● BRIEF: Starting at the line that contains "0.0, 0.02, 1.0)" and stopping at the line that contains "obj.matrix_world = Matrix.Identity(4)", repeat every line exactly, the two end lines included, and nothing else.
─── DATA LISTING
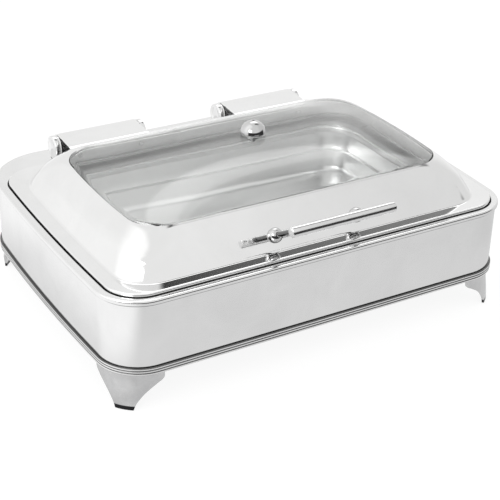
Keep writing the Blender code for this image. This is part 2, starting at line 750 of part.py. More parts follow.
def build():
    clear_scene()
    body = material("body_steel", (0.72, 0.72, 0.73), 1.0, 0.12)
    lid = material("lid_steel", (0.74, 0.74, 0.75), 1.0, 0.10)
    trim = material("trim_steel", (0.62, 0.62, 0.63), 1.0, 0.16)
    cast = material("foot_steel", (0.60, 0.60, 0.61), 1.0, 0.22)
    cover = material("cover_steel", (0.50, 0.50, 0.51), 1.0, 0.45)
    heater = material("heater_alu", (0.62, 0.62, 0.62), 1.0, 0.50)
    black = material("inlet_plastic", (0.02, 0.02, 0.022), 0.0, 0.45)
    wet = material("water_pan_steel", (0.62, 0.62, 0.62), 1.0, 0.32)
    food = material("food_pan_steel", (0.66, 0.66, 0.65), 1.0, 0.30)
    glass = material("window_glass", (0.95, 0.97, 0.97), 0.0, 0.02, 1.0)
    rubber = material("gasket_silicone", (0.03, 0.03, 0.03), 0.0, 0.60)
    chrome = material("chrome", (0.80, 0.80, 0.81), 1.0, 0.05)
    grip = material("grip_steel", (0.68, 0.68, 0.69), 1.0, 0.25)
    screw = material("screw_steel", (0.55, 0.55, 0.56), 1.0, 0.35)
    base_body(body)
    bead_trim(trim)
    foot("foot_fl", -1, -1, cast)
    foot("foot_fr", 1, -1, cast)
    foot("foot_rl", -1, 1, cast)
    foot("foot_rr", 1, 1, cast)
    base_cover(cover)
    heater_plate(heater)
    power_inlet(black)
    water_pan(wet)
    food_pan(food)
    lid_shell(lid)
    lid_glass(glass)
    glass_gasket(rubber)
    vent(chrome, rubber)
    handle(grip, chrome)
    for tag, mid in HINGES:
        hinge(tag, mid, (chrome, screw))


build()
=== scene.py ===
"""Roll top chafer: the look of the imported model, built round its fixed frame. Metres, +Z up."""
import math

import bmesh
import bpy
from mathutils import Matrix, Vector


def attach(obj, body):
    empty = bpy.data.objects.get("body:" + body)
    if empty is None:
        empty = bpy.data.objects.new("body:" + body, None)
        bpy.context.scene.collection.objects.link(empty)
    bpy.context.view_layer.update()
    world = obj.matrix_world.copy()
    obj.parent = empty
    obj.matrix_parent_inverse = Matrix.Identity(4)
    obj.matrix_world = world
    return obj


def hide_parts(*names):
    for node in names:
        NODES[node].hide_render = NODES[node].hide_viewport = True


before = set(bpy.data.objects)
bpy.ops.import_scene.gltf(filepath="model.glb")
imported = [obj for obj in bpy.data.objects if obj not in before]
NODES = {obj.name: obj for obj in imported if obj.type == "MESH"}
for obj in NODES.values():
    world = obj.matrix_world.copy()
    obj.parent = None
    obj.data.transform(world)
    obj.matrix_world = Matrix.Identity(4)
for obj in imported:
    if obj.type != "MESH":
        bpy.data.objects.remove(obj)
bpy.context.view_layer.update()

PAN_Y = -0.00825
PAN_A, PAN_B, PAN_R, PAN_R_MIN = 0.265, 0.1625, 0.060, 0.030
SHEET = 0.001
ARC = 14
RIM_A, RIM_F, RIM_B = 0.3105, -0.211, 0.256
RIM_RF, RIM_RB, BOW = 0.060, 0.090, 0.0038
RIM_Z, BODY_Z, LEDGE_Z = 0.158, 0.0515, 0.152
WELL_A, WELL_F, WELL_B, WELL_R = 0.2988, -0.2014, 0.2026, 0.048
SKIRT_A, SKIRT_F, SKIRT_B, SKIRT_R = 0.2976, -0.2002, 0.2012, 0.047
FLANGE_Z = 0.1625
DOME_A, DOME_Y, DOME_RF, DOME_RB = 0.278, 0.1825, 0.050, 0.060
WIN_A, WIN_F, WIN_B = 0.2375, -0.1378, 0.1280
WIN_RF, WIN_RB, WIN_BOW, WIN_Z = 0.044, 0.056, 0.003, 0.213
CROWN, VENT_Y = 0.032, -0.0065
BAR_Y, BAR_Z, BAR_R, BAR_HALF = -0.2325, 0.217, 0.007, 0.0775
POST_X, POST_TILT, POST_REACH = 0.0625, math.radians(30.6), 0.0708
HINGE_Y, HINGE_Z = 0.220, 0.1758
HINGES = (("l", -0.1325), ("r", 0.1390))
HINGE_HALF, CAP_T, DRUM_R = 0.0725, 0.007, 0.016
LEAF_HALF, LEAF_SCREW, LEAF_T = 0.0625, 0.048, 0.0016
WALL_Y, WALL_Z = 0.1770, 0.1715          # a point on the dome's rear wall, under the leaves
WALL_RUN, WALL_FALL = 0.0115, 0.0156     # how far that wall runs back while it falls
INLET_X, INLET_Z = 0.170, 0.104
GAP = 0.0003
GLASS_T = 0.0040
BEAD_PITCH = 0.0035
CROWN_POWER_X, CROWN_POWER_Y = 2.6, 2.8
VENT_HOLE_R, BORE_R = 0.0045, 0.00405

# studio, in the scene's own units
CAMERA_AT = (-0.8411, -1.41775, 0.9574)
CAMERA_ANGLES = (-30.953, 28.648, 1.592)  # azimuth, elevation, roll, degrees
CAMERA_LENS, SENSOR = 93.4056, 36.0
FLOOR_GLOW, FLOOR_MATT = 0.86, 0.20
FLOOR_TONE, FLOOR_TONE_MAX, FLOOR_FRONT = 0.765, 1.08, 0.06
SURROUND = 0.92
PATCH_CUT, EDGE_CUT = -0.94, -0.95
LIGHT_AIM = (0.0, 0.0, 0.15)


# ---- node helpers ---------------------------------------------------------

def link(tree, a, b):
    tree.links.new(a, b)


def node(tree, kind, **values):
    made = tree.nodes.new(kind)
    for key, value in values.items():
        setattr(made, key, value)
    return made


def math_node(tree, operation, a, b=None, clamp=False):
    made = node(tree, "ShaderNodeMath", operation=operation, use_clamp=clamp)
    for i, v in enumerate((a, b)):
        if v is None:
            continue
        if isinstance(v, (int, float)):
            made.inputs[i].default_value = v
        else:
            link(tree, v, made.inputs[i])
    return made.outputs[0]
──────
─── DATA LISTING
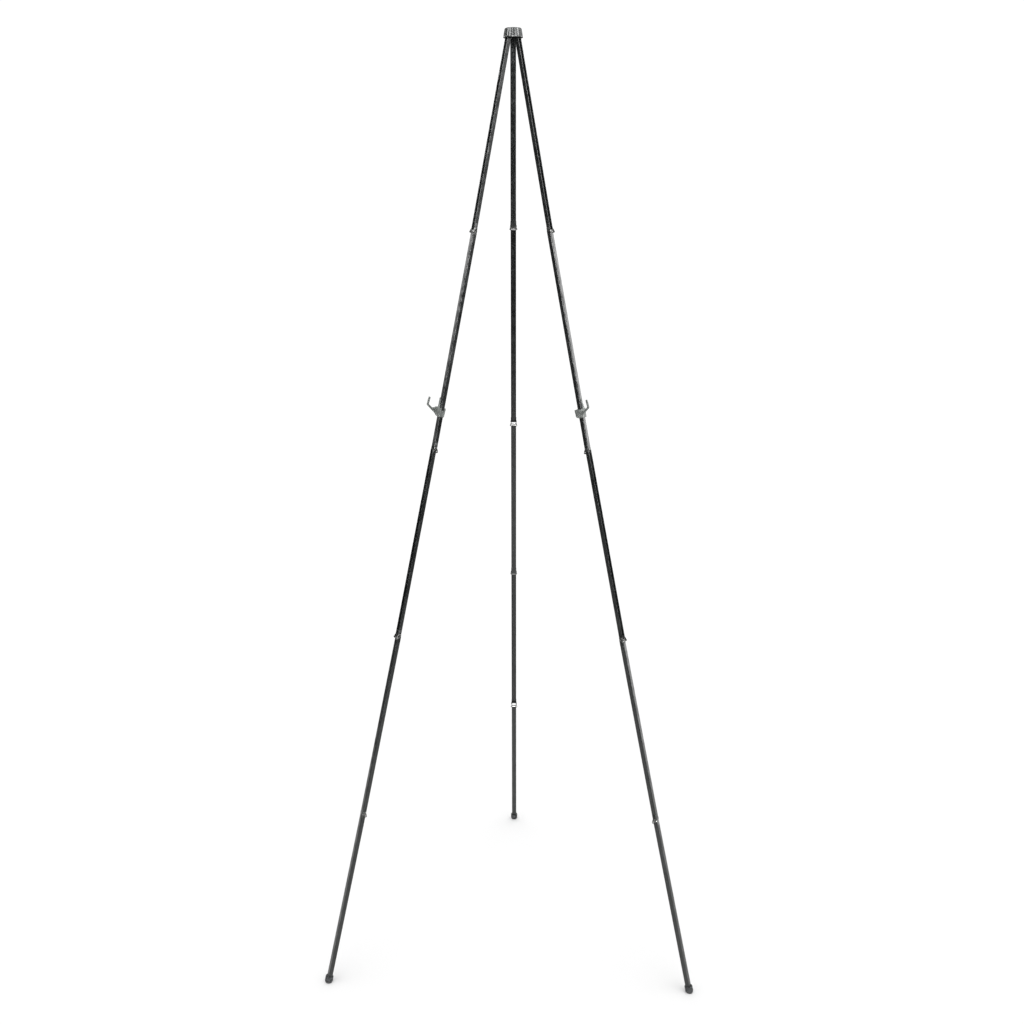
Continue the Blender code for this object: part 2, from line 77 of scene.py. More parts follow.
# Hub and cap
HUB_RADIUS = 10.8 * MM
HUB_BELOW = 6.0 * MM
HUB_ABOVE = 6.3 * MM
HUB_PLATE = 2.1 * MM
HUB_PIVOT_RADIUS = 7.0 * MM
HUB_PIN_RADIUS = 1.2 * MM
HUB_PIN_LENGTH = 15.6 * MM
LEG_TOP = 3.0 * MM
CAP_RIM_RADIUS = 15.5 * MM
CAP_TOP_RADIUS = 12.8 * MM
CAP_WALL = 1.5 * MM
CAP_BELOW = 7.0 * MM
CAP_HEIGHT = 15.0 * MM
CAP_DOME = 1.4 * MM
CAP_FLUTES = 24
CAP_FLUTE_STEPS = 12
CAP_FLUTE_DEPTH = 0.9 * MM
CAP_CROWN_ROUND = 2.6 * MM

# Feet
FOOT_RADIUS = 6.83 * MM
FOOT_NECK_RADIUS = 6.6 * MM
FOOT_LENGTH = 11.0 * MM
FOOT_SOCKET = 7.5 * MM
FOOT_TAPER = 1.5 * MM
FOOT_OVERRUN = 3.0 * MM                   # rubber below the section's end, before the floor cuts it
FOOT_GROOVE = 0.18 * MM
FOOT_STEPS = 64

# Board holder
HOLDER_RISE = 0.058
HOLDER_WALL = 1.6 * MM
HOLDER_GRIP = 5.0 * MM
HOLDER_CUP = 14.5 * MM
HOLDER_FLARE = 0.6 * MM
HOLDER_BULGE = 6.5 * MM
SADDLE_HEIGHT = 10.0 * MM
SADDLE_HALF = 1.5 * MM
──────
─── DATA LISTING
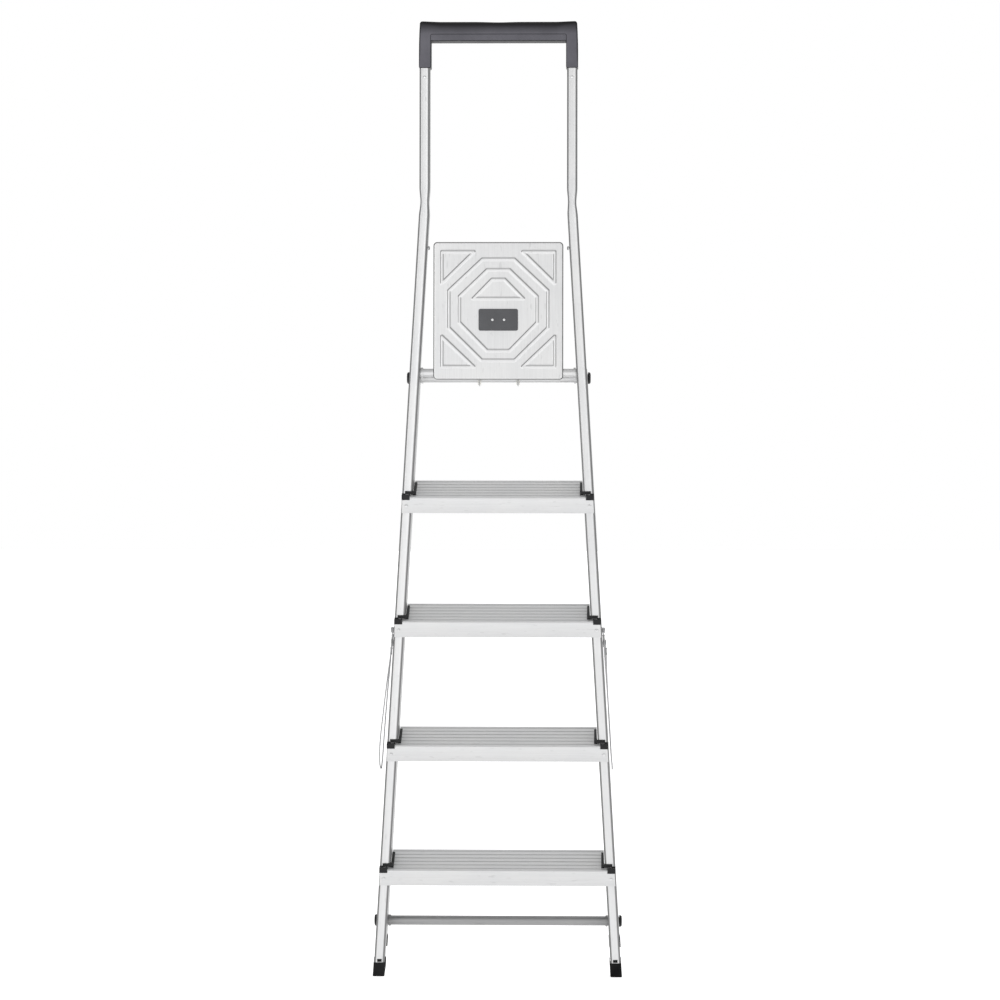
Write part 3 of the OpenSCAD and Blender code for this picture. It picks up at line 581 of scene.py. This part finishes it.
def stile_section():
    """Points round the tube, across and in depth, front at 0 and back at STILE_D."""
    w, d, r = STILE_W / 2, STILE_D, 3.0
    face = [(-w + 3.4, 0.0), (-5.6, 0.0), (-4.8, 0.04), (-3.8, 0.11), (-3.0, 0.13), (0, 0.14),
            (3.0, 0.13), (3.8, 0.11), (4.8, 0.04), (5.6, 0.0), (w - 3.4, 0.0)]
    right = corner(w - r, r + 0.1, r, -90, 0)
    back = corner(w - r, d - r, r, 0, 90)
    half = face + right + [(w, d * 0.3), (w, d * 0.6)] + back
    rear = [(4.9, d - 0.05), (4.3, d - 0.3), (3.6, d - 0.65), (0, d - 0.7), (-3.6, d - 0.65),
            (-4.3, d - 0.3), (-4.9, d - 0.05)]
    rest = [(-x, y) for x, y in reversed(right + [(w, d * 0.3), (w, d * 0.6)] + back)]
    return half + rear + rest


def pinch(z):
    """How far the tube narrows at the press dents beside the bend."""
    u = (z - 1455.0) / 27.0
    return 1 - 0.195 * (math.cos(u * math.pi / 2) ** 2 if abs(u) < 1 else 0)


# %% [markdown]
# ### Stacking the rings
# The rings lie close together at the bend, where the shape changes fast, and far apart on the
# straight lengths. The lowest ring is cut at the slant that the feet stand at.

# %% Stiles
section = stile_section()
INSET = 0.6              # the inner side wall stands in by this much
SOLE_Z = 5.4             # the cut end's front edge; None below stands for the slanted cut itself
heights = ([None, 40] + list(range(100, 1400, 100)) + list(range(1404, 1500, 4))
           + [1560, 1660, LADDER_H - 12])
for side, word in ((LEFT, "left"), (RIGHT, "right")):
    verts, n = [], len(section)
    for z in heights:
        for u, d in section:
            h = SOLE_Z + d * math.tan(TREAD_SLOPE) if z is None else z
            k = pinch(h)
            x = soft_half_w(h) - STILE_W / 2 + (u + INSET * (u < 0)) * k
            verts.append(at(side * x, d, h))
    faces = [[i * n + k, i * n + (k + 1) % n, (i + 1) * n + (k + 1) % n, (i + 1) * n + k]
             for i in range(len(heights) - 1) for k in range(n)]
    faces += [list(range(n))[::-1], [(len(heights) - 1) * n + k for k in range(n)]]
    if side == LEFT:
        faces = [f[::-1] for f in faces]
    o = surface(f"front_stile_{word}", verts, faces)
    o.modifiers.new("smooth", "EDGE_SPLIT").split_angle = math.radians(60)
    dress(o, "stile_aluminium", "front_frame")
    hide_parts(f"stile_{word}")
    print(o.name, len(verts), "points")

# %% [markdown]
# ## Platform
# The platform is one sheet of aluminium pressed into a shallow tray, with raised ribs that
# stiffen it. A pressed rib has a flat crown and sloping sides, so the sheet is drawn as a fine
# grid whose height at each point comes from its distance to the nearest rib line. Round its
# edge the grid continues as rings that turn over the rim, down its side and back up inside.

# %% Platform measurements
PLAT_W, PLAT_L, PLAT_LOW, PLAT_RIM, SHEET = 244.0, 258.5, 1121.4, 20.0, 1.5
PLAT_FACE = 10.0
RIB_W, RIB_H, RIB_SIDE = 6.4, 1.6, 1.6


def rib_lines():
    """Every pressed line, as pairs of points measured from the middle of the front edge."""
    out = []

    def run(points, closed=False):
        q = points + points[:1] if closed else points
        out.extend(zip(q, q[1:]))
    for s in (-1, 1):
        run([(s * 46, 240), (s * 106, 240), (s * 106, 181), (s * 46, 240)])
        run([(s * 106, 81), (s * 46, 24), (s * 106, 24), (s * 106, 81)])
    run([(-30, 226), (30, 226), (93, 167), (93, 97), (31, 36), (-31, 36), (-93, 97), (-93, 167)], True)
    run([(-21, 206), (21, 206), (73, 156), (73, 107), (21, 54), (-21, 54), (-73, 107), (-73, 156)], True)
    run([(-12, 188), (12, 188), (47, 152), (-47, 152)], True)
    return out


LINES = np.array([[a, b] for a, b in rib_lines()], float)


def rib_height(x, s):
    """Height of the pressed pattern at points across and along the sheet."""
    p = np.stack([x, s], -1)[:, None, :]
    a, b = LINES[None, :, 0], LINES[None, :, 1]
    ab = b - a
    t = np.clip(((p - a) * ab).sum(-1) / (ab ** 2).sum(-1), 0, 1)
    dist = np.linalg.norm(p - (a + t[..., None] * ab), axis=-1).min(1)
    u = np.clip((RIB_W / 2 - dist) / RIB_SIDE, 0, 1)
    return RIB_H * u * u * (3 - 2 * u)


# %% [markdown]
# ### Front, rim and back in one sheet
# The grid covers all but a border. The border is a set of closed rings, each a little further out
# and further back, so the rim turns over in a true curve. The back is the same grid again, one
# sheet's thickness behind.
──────
● RESULT OF THE TASK:
    glass = material("window_glass", (0.95, 0.97, 0.97), 0.0, 0.02, 1.0)
    rubber = material("gasket_silicone", (0.03, 0.03, 0.03), 0.0, 0.60)
    chrome = material("chrome", (0.80, 0.80, 0.81), 1.0, 0.05)
    grip = material("grip_steel", (0.68, 0.68, 0.69), 1.0, 0.25)
    screw = material("screw_steel", (0.55, 0.55, 0.56), 1.0, 0.35)
    base_body(body)
    bead_trim(trim)
    foot("foot_fl", -1, -1, cast)
    foot("foot_fr", 1, -1, cast)
    foot("foot_rl", -1, 1, cast)
    foot("foot_rr", 1, 1, cast)
    base_cover(cover)
    heater_plate(heater)
    power_inlet(black)
    water_pan(wet)
    food_pan(food)
    lid_shell(lid)
    lid_glass(glass)
    glass_gasket(rubber)
    vent(chrome, rubber)
    handle(grip, chrome)
    for tag, mid in HINGES:
        hinge(tag, mid, (chrome, screw))


build()
=== scene.py ===
"""Roll top chafer: the look of the imported model, built round its fixed frame. Metres, +Z up."""
import math

import bmesh
import bpy
from mathutils import Matrix, Vector


def attach(obj, body):
    empty = bpy.data.objects.get("body:" + body)
    if empty is None:
        empty = bpy.data.objects.new("body:" + body, None)
        bpy.context.scene.collection.objects.link(empty)
    bpy.context.view_layer.update()
    world = obj.matrix_world.copy()
    obj.parent = empty
    obj.matrix_parent_inverse = Matrix.Identity(4)
    obj.matrix_world = world
    return obj


def hide_parts(*names):
    for node in names:
        NODES[node].hide_render = NODES[node].hide_viewport = True


before = set(bpy.data.objects)
bpy.ops.import_scene.gltf(filepath="model.glb")
imported = [obj for obj in bpy.data.objects if obj not in before]
NODES = {obj.name: obj for obj in imported if obj.type == "MESH"}
for obj in NODES.values():
    world = obj.matrix_world.copy()
    obj.parent = None
    obj.data.transform(world)
    obj.matrix_world = Matrix.Identity(4)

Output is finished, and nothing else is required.